In short, the best text similarity tool depends less on the headline technology and more on whether it removes confusion from a real workflow.
When to revisit
This is a category worth revisiting because the underlying tools change often. Input limits, upload options, integrations, and comparison quality can shift enough to change which option fits best. You do not need to re-evaluate every month, but you should review your setup when any of these things happen:
- Your team starts working with longer or more frequent documents
- You move from one-off checks to recurring review workflows
- You begin using more AI-assisted drafting and notice repeated phrasing
- Your note-taking or document system changes
- A current tool adds file handling, exports, or collaboration features you were missing
- A new option appears with a simpler workflow for your exact use case
A practical review process is straightforward:
- Pick three sample tasks you do often, such as comparing two blog drafts, merging meeting notes, or checking repeated SOP sections.
- Run the same samples through your current tool and one or two alternatives.
- Score them on clarity, speed, useful output, and workflow friction.
- Keep the winner only if it saves time in repeated use, not just in a demo.
If you are building a broader productivity stack, keep similarity checking in its proper place.

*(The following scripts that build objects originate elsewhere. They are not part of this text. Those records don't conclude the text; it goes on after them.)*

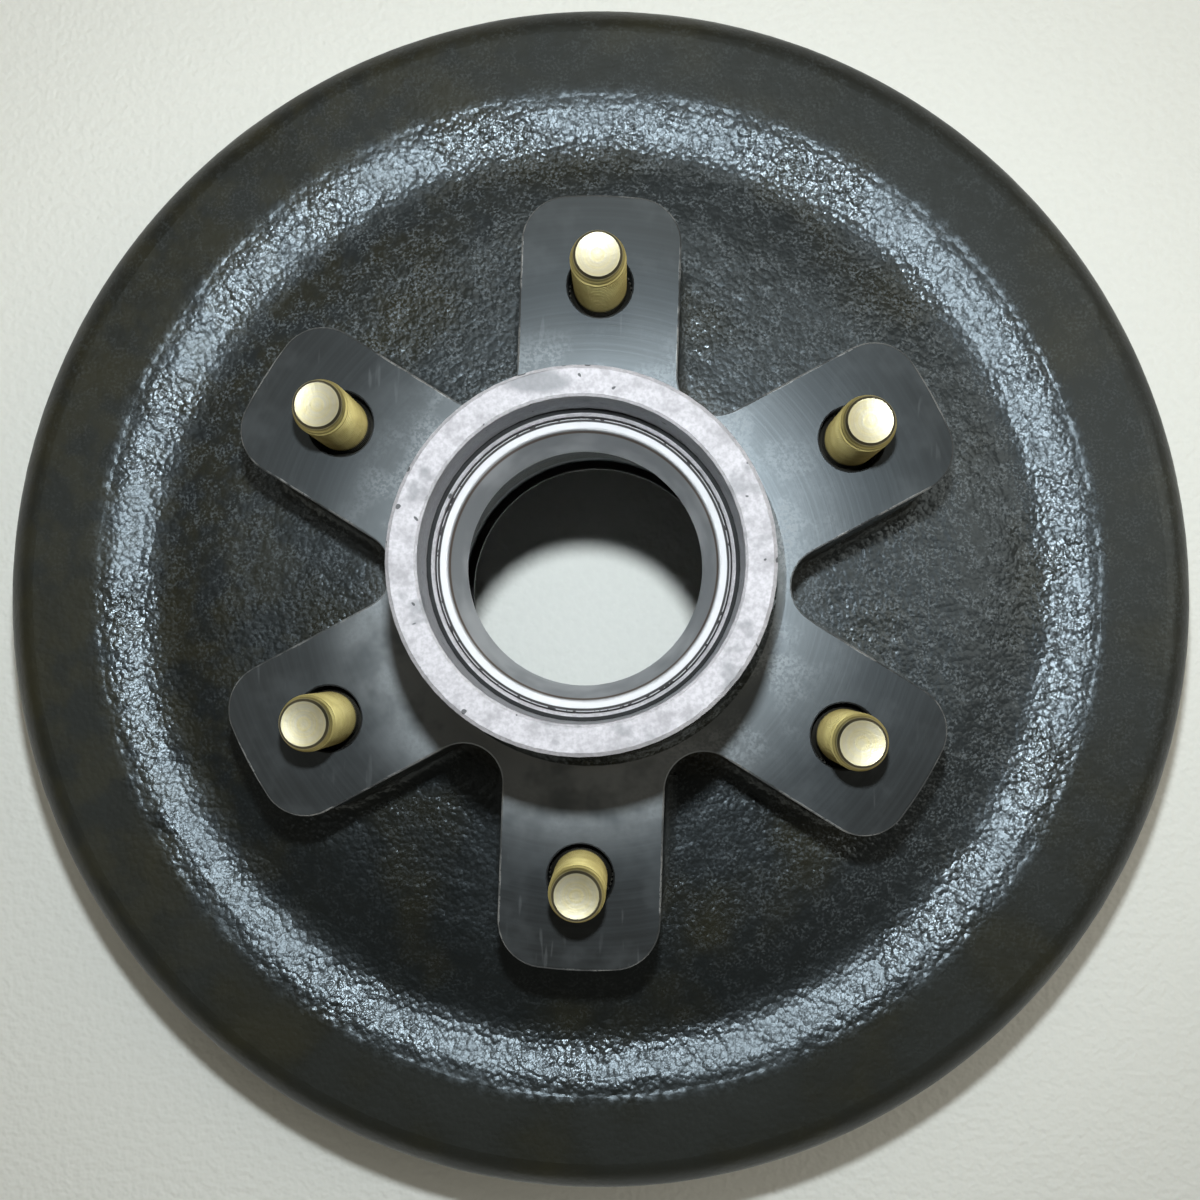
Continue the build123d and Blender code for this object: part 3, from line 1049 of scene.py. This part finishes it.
    def build(self) -> bpy.types.Object:
        """Make the casting and let it stand for its node.

        Returns:
            The piece.
        """
        fine = self.fine()
        mesh = fine.mesh("hub_drum_casting")
        skin = mesh.attributes.new("skin", "FLOAT", "POINT")
        skin.data.foreach_set("value", self.skin_depth(fine))
        before = table_of(mesh.corner_normals, "vector")
        piece = new_object("hub_drum_casting", mesh)
        values = {"Lump": self.lump * MM, "Swell": self.swell * MM, "Seed": self.seed}
        self.sand_skin().run(piece, {**values, "Finish": self.finish})
        bend = table_of(piece.data.corner_normals, "vector") - before
        normals = fine.normals.reshape(-1, 3) + bend
        normals /= np.linalg.norm(normals, axis=1, keepdims=True)
        piece.data.normals_split_custom_set(normals.tolist())
        piece.data.attributes.remove(piece.data.attributes["skin"])
        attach(piece, "root")
        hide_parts(self.node.name)
        return piece


@dataclass
class WheelStud:
    """A pressed-in wheel stud: round head, knurled shank, rolled thread and dished tip."""

    node: bpy.types.Object
    turn_deg: float
    circle_r: float              # millimetres, from the frame
    head_z: float
    tip_z: float
    finish: bpy.types.Material
    head: Pair = (9.5, 5.0)       # radius and height
    head_chamfer: float = 1.0
    shank_r: float = 7.3
    shank_length: float = 7.7
    neck: float = 0.8
    rib_count: int = 40
    rib_r: float = 0.42
    rib_circle_r: float = 7.3
    thread_r: float = 6.35
    thread_depth: float = 0.78
    pitch: float = 1.27
    lead: float = 3.6
    tip_r: float = 4.95
    tip_chamfer: float = 0.6
    dish: float = 0.35
    dish_rings: int = 5
    around: int = 56
    crest: float = 0.14          # shares of the pitch
    flank: float = 0.33
    root: float = 0.20
    crease_deg: float = 24.0
    seam: float = 1e-7           # metres, within the blank
    weld: float = 2e-6           # metres, from the thread to the blank

    @property
    def thread_foot(self) -> float:
        """Return the height at which the thread begins."""
        return self.head_z + self.head[1] + self.shank_length + self.neck

    @property
    def root_r(self) -> float:
        """Return the radius at the bottom of the thread."""
        return self.thread_r - self.thread_depth

    @property
    def chamfer_r(self) -> float:
        """Return the radius at the foot of the tip's chamfer."""
        return self.tip_r + self.tip_chamfer

    def blank(self) -> bpy.types.Mesh:
        """Turn the head and shank below the thread, and the tip above it, round the origin.

        Returns:
            Their mesh.
        """
        head_r, head_h = self.head
        shank_top = self.head_z + head_h + self.shank_length
        lower = [
            (0.0, self.head_z),
            (head_r - self.head_chamfer, self.head_z),
            (head_r, self.head_z + self.head_chamfer),
            (head_r, self.head_z + head_h),
            (self.shank_r, self.head_z + head_h),
            (self.shank_r, shank_top),
            (self.root_r, self.thread_foot),
        ]
        upper = [(self.chamfer_r, self.tip_z - self.tip_chamfer), (self.tip_r, self.tip_z)]
        for ring in range(self.dish_rings - 1, -1, -1):
            share = ring / self.dish_rings
            upper.append((self.tip_r * share, self.tip_z - self.dish * (1 - share**2)))
        mesh = bpy.data.meshes.new("stud_blank")
        shape = bmesh.new()
        for profile in (lower, upper):
            self.turn_profile(shape, profile)
        bmesh.ops.remove_doubles(shape, verts=shape.verts, dist=self.seam)
        shape.to_mesh(mesh)
        shape.free()
        return mesh

    def turn_profile(self, shape: bmesh.types.BMesh, profile: list[tuple[float, float]]) -> None:
        """Turn a profile round the axis.

        Args:
            shape: The mesh that takes it.
            profile: Radii and heights in millimetres, with the metal on the left of its run.
        """
        rings = []
        for radius, height in profile:
            ring = []
            for step in range(self.around):
                angle = math.tau * step / self.around
                place = Vector((radius * math.cos(angle), radius * math.sin(angle), height)) * MM
                ring.append(shape.verts.new(place))
            rings.append(ring)
        for lower, upper in zip(rings, rings[1:]):
            for step in range(self.around):
                after = (step + 1) % self.around
                shape.faces.new((lower[step], lower[after], upper[after], upper[step]))

    def thread(self) -> Jig:
        """Make the tree that winds the thread, presses the knurl and puts the stud in its place.

        Returns:
            The tree.
        """
        jig = Jig("rolled_thread")
        turn, circle = jig.named("Turn"), jig.named("Circle radius")
        around, turns = jig.named("Around", "Int"), jig.named("Turns", "Int")
        crest_r, depth = jig.named("Thread radius"), jig.named("Thread depth")
        pitch, foot, top = jig.named("Pitch"), jig.named("Foot"), jig.named("Top")
        top_r, lead_slope = jig.named("Top radius"), jig.named("Lead slope")
        rib_count, rib_r = jig.named("Ribs", "Int"), jig.named("Rib radius")
        rib_circle, rib_foot = jig.named("Rib circle"), jig.named("Rib foot")
        rib_length = jig.named("Rib length")

        columns, rows = around + 1, turns * 4 + 1
        sockets = {"Size X": 1.0, "Size Y": 1.0, "Vertices X": columns, "Vertices Y": rows}
        sheet = jig.add("GeometryNodeMeshGrid", {}, sockets)
        position = jig.add("GeometryNodeInputPosition")
        spot = jig.add("ShaderNodeSeparateXYZ", {}, {"Vector": position}, "X")
        way_round = spot + 0.5
        row = jig.math("ROUND", (spot.other("Y") + 0.5) * (rows - 1))
        step = row % 4
        whole = jig.math("FLOOR", row / 4)
        on_flank = jig.smallest(jig.largest(step - 1, 0.0), 1.0)
        part = jig.smallest(step, 1.0) * self.crest + on_flank * self.flank
        part = part + jig.smallest(jig.largest(step - 2, 0.0), 1.0) * self.root
        height = foot - pitch + (whole + part + way_round) * pitch
        height = jig.largest(foot, jig.smallest(top, height))
        wound = crest_r - depth * on_flank
        lead = top_r + (top - height) * lead_slope
        run_out = crest_r - depth + (height - foot)
        radius = jig.smallest(wound, lead, run_out)
        angle = way_round * math.tau
        across, upward = radius * jig.math("COSINE", angle), radius * jig.math("SINE", angle)
        place = jig.vector(across, upward, height)
        wound_sheet = jig.add("GeometryNodeSetPosition", {}, {"Geometry": sheet, "Position": place})

        ring = jig.add("GeometryNodeMeshCircle", {}, {"Vertices": rib_count, "Radius": rib_circle})
        sockets = {"Vertices": 4, "Radius": rib_r, "Depth": rib_length}
        rib = jig.add("GeometryNodeMeshCylinder", {}, sockets)
        ribs = jig.add("GeometryNodeInstanceOnPoints", {}, {"Points": ring, "Instance": rib})
        lift = jig.vector(0.0, 0.0, rib_foot + rib_length / 2)
        ribs = jig.add("GeometryNodeTransform", {}, {"Geometry": ribs, "Translation": lift})
        ribs = jig.add("GeometryNodeRealizeInstances", {}, {"Geometry": ribs})

        joined = jig.add("GeometryNodeJoinGeometry", {}, {"Geometry": [wound_sheet, jig.mesh]})
        sockets = {"Geometry": joined, "Distance": self.weld}
        joined = jig.add("GeometryNodeMergeByDistance", {}, sockets)
        joined = jig.add("GeometryNodeJoinGeometry", {}, {"Geometry": [joined, ribs]})
        stand = jig.vector(circle * jig.math("COSINE", turn), circle * jig.math("SINE", turn), 0.0)
        placed = jig.add("GeometryNodeTransform", {}, {"Geometry": joined, "Translation": stand})
        smooth = jig.add("GeometryNodeSetShadeSmooth", {}, {"Geometry": placed, "Shade Smooth": True})
        fold = jig.add("GeometryNodeInputMeshEdgeAngle", {}, {}, "Unsigned Angle")
        crisp = jig.math("GREATER_THAN", fold, math.radians(self.crease_deg))
        sockets = {"Geometry": smooth, "Selection": crisp, "Shade Smooth": False}
        creased = jig.add("GeometryNodeSetShadeSmooth", {"domain": "EDGE"}, sockets)
        jig.close(creased)
        return jig

    def build(self, tree: Jig) -> bpy.types.Object:
        """Make the stud and let it stand for its node.

        Args:
            tree: The thread's tree.

        Returns:
            The piece.
        """
        piece = new_object(f"{self.node.name}_threaded", self.blank())
        top = self.tip_z - self.tip_chamfer
        values = {
            "Turn": math.radians(self.turn_deg),
            "Circle radius": self.circle_r * MM,
            "Around": self.around,
            "Turns": math.ceil((top - self.thread_foot) / self.pitch) + 2,
            "Thread radius": self.thread_r * MM,
            "Thread depth": self.thread_depth * MM,
            "Pitch": self.pitch * MM,
            "Foot": self.thread_foot * MM,
            "Top": top * MM,
            "Top radius": self.chamfer_r * MM,
            "Lead slope": (self.thread_r - self.chamfer_r) / (self.lead - self.tip_chamfer),
            "Ribs": self.rib_count,
            "Rib radius": self.rib_r * MM,
            "Rib circle": self.rib_circle_r * MM,
            "Rib foot": (self.head_z + self.head[1]) * MM,
            "Rib length": self.shank_length * MM,
            "Finish": self.finish,
        }
        tree.run(piece, values)
        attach(piece, "root")
        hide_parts(self.node.name)
        return piece


@dataclass
class BearingCup:
    """The outer race of a tapered bearing, pressed into the hub: its drawn shape, in ground steel."""

    node: bpy.types.Object
    finish: bpy.types.Material

    def build(self) -> bpy.types.Object:
        """Dress the cup and return it."""
        self.node.data.materials.clear()
        self.node.data.materials.append(self.finish)
        return self.node


# ---------------------------------------------------------------- stage
@dataclass(frozen=True)
class Lamp:
    """A round area lamp that points at the hub."""

    name: str
    place: Place                 # millimetres
    width: float
    watts: float
    colour: Colour = (1.0, 0.96, 0.86)
    aim: Place = (0.0, 0.0, 80.0)

    def build(self) -> None:
        """Make the lamp."""
        data = bpy.data.lights.new(self.name, "AREA")
        data.shape = "DISK"
        data.size = self.width * MM
        data.energy = self.watts
        data.color = self.colour
        lamp = new_object(self.name, data)
        lamp.location = Vector(self.place) * MM
        away = Vector(self.aim) * MM - lamp.location
        lamp.rotation_euler = away.to_track_quat("-Z", "Y").to_euler()


@dataclass
class Studio:
    """The floor, the lamps and the camera."""

    eye: Place = (9.48, -17.41, 433.14)         # millimetres
    aim: Place = (2.45, -4.97, 118.0)
    upward: Place = (-0.03214, 0.99868, 0.04014)
    lens_mm: float = 40.25
    sensor_mm: float = 36.0
    floor_half: float = 3.0                     # metres
    lamps: tuple[Lamp, ...] = (
        Lamp("flash", (7.8, 38.0, 435.3), 14.0, 1.75, colour=(0.88, 0.955, 1.0)),
        Lamp("soft_box_back", (0, 800, 1500), 700, 2.8),
        Lamp("soft_box_left", (-750, 100, 1600), 700, 1.0),
        Lamp("soft_box_right", (1050, 350, 1250), 1000, 6.0),
    )
    world_colour: Colour = (1.0, 0.95, 0.80)
    overhead_level: float = 0.10
    horizon_level: float = 0.75
    horizon_band: Pair = (0.36, 0.06)           # Z of the directions between which the level changes
    far_colour: Colour = (0.80, 0.80, 0.775)    # what the camera sees past the floor

    def build(self) -> None:
        """Make the camera, the lamps, the world and the floor."""
        self.camera()
        for lamp in self.lamps:
            lamp.build()
        self.world()
        self.floor()

    def camera(self) -> None:
        """Make the camera that looks down on the hub."""
        eye, aim = Vector(self.eye) * MM, Vector(self.aim) * MM
        back = (eye - aim).normalized()
        right = Vector(self.upward).cross(back).normalized()
        upward = back.cross(right)
        turn = Matrix((right, upward, back)).transposed().to_4x4()
        data = bpy.data.cameras.new("camera")
        data.lens = self.lens_mm
        data.sensor_width = self.sensor_mm
        data.clip_start = 0.01
        camera = new_object("camera", data)
        camera.matrix_world = Matrix.Translation(eye) @ turn
        bpy.context.scene.camera = camera

    def world(self) -> None:
        """Make a surround: pale low down, dim overhead, as light as the far floor where it is seen."""
        world = bpy.data.worlds.new("surround")
        world.use_nodes = True
        bench = Bench(world.node_tree)
        world.node_tree.nodes.clear()
        path = bench.add("ShaderNodeLightPath")
        seen = bench.largest(path, path.other("Is Transmission Ray"))
        way = bench.add("ShaderNodeTexCoord", {}, {}, "Generated")
        height = bench.add("ShaderNodeSeparateXYZ", {}, {"Vector": way}, "Z")
        low_down = bench.rise(height, *self.horizon_band)
        level = bench.between(low_down, self.overhead_level, self.horizon_level)
        strength = bench.between(seen, level, 1.0)
        colour = bench.tint(seen, self.world_colour, self.far_colour)
        back = bench.add("ShaderNodeBackground", {}, {"Color": colour, "Strength": strength})
        bench.add("ShaderNodeOutputWorld", {}, {"Surface": back})
        bpy.context.scene.world = world

    def floor(self) -> None:
        """Make the floor that the open edge stands on."""
        half = self.floor_half
        mesh = bpy.data.meshes.new("floor")
        corners = [(-half, -half, 0), (half, -half, 0), (half, half, 0), (-half, half, 0)]
        mesh.from_pydata(corners, [], [(0, 1, 2, 3)])
        mesh.materials.append(FloorFinish(far_colour=self.far_colour).material())
        floor = new_object("floor", mesh)


def clear_start_objects() -> None:
    """Remove what Blender starts with, beside the frame."""
    for name in ("Cube", "Light", "Camera"):
        if name in bpy.data.objects:
            bpy.data.objects.remove(bpy.data.objects[name])


def main() -> None:
    """Build the pieces round the frame and set the stage."""
    logging.basicConfig(level=logging.INFO, format="%(name)s: %(message)s")
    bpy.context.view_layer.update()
    clear_start_objects()
    bpy.context.scene.view_settings.view_transform = "Standard"
    Studio().build()

    nodes = frame["nodes"]
    mounts = {mount["name"]: mount for mount in frame["record"]["mounts"]}
    hub_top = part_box("hub_drum")[1].z / MM
    stud_low, stud_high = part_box("wheel_stud_1")
    pad_z = mounts["wheel_studs"]["pos_m"][2] / MM
    circle_r = mounts["wheel_studs"]["dims"]["pcd_mm"] / 2
    cap_bore_r = mounts["cap_bore"]["dims"]["r_mm"]

    iron = CastingFinish(hub_top=hub_top, pad_z=pad_z, cap_bore_r=cap_bore_r)
    pieces = [Casting(nodes["hub_drum"], iron.material(), pad_z, circle_r).build()]

    zinc = ZincFinish(tip_z=stud_high.z / MM, circle_r=circle_r, pad_z=pad_z).material()
    tree: Optional[Jig] = None
    for index in range(1, 7):
        node = nodes[f"wheel_stud_{index}"]
        stud = WheelStud(
            node, 90.0 - 60.0 * (index - 1), circle_r, stud_low.z / MM, stud_high.z / MM, zinc
        )
        tree = tree or stud.thread()
        pieces.append(stud.build(tree))

    inner_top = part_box("inner_bearing_cup")[1].z / MM
    grease_and_shade = {"outer": hub_top, "inner": inner_top - GREASE_AND_SHADE_DEPTH}
    for side, (mouth_r, seat_r) in CUP_RADII.items():
        steel = GroundSteelFinish(f"ground_steel_{side}", mouth_r, seat_r, grease_and_shade_z=grease_and_shade[side])
        pieces.append(BearingCup(nodes[f"{side}_bearing_cup"], steel.material()).build())

    for piece in pieces:
        LOG.info("%s: %d faces", piece.name, len(piece.data.polygons))


if __name__ == "__main__":
    main()
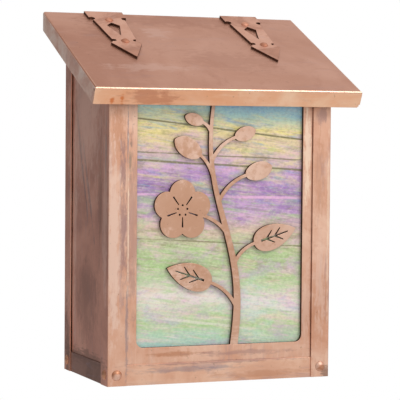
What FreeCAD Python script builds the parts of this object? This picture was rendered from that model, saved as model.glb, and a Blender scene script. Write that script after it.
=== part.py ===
import FreeCAD, Part
import math
import os
import Sketcher

# Wall mounted mailbox of folded copper sheet. Millimetres, +Z up, +X to the right seen from the front.
# The front faces -Y and the wall is the plane Y = 0. The origin is the centre of the four wall screws.
# Every piece is drawn with Z counted from the bottom of the box, then lowered by mount_height.

SIZES = [
    # the box
    ("body_width", 228.6),
    ("body_depth", 133.5),
    ("standoff", 14.0),
    ("angle_leg", 19.0),
    ("angle_gauge", 1.0),
    ("angle_bend", 1.2),
    ("sheet_gauge", 0.8),
    ("rail_height", 19.5),
    ("fold_height", 10.0),
    ("joint_gap", 0.1),
    # the lid
    ("lid_width", 271.5),
    ("lid_length", 182.3),
    ("lid_drop", 16.8),
    ("lid_slope", 25.3),
    ("lid_gauge", 1.2),
    ("lid_bend", 2.2),
    ("lid_rest_gap", 0.4),
    ("lid_wall_gap", 7.2),
    ("lid_top", 355.8),
    ("seam_gap", 0.9),
    ("relief_radius", 1.5),
    # the strap plates
    ("strap_gauge", 2.2),
    ("strap_spacing", 147.0),
    ("strap_length", 114.0),
    ("head_width", 40.0),
    ("head_length", 16.0),
    ("head_taper", 0.4),
    ("notch_radius", 3.3),
    ("notch_offset", 17.2),
    ("notch_place", 18.3),
    ("shoulder_width", 33.2),
    ("shoulder_place", 21.6),
    ("waist_width", 24.6),
    ("waist_place", 72.0),
    ("neck_radius", 2.6),
    ("neck_offset", 11.2),
    ("neck_place", 73.6),
    ("arrow_width", 31.6),
    ("arrow_place", 80.0),
    ("barb_depth", 4.0),
    ("kite_width", 13.4),
    ("kite_top", 28.8),
    ("kite_side", 36.0),
    ("kite_tip", 61.5),
    ("upper_rivet_place", 21.5),
    ("lower_rivet_place", 75.5),
    # the hinge
    ("hinge_length", 186.0),
    ("axis_inset", 1.5),
    ("axis_drop", 4.0),
    ("barrel_radius", 2.5),
    ("pin_radius", 1.2),
    ("pin_clearance", 0.05),
    ("pin_head_radius", 2.0),
    ("pin_head_depth", 0.8),
    ("leaf_gauge", 1.0),
    ("leaf_reach", 24.0),
    ("leaf_clearance", 0.4),
    ("knuckle_gap", 0.3),
    ("batten_bottom", 329.0),
    ("batten_top", 346.5),
    ("leaf_rivet_height", 337.5),
    ("leaf_rivet_spread", 0.4),
    # the window
    ("window_width", 170.6),
    ("window_bottom", 35.0),
    ("window_top", 270.0),
    ("window_radius", 7.0),
    ("window_depth", 3.6),
    ("glass_gauge", 3.0),
    ("glass_overlap", 5.7),
    ("clip_height", 16.0),
    ("clip_lap", 6.0),
    ("clip_foot", 10.0),
    ("clip_gap", 1.0),
    ("clip_low", 80.0),
    ("clip_high", 225.0),
    # the flower spray
    ("stem_foot", 14.0),
    ("stem_head", -8.0),
    ("stem_sway", 8.0),
    ("stem_overrun", 2.0),
    ("stem_lap", 1.5),
    ("stem_foot_width", 8.0),
    ("stem_head_width", 3.2),
    ("leaf_breadth", 0.55),
    ("vein_width", 2.2),
    ("bud_breadth", 0.64),
    ("petal_radius", 13.0),
    ("petal_ring", 16.0),
    ("slit_width", 1.6),
    ("dot_radius", 1.0),
    # the back and the wall screws
    ("back_gauge", 1.2),
    ("back_lip", 15.8),
    ("back_top", 347.0),
    ("mount_height", 180.0),
    ("screw_span_x", 160.0),
    ("screw_span_z", 200.0),
    ("screw_radius", 2.75),
    ("drain_radius", 2.5),
    # the rivets
    ("rivet_head_radius", 5.0),
    ("rivet_head_height", 2.3),
    ("strap_rivet_head_radius", 4.3),
    ("rivet_radius", 1.6),
    ("rivet_tail_radius", 2.6),
    ("rivet_tail_height", 1.0),
    ("rivet_inset", 9.3),
    ("rivet_height", 10.2),
    ("lip_rivet_low", 45.0),
    ("lip_rivet_high", 300.0),
]

# Half widths and places that many pieces share, as expressions of the sheet.
SIDE = "(Sizes.body_width / 2)"
FRONT = "(Sizes.standoff + Sizes.body_depth)"
FRAME_FRONT = f"({FRONT} - Sizes.angle_gauge - Sizes.sheet_gauge)"
FRAME_BACK = f"({FRAME_FRONT} - Sizes.sheet_gauge)"
WINDOW_BACK = f"({FRAME_FRONT} - Sizes.window_depth)"
PANEL_SIDE = f"({SIDE} - Sizes.angle_gauge - Sizes.sheet_gauge)"
INNER_SIDE = f"({PANEL_SIDE} - Sizes.sheet_gauge - Sizes.joint_gap)"
BACK_SIDE = f"({SIDE} - Sizes.angle_leg)"
AXIS_Y = ("(-Sizes.lid_wall_gap - Sizes.axis_inset * cos(Sizes.lid_slope)"
          " + Sizes.axis_drop * sin(Sizes.lid_slope))")
AXIS_Z = ("(Sizes.lid_top - Sizes.axis_inset * sin(Sizes.lid_slope)"
          " - Sizes.axis_drop * cos(Sizes.lid_slope))")
LEAF_BACK = f"({AXIS_Y} + Sizes.barrel_radius)"

RIVET_SIDE = f"({SIDE} - Sizes.rivet_inset)"
DRAIN_PLACES = (0.25, 0.8)
LEAF_RIVET_PLACES = (-0.40, -0.14, 0.14, 0.40)
KNUCKLES = 9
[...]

It is a support tool, not a full system. It works best alongside simple note capture, project organization, and focused review habits. For adjacent workflow improvements, you may also find value in our guides to lightweight project management software, shared to-do list apps, and focus tools like Pomodoro apps.
The practical next step is simple: define the one comparison job you do most often, test two or three tools against that job, and keep the option that gives the clearest answer with the least friction. That is usually enough to turn a text similarity checker from an occasional utility into a reliable part of your review workflow.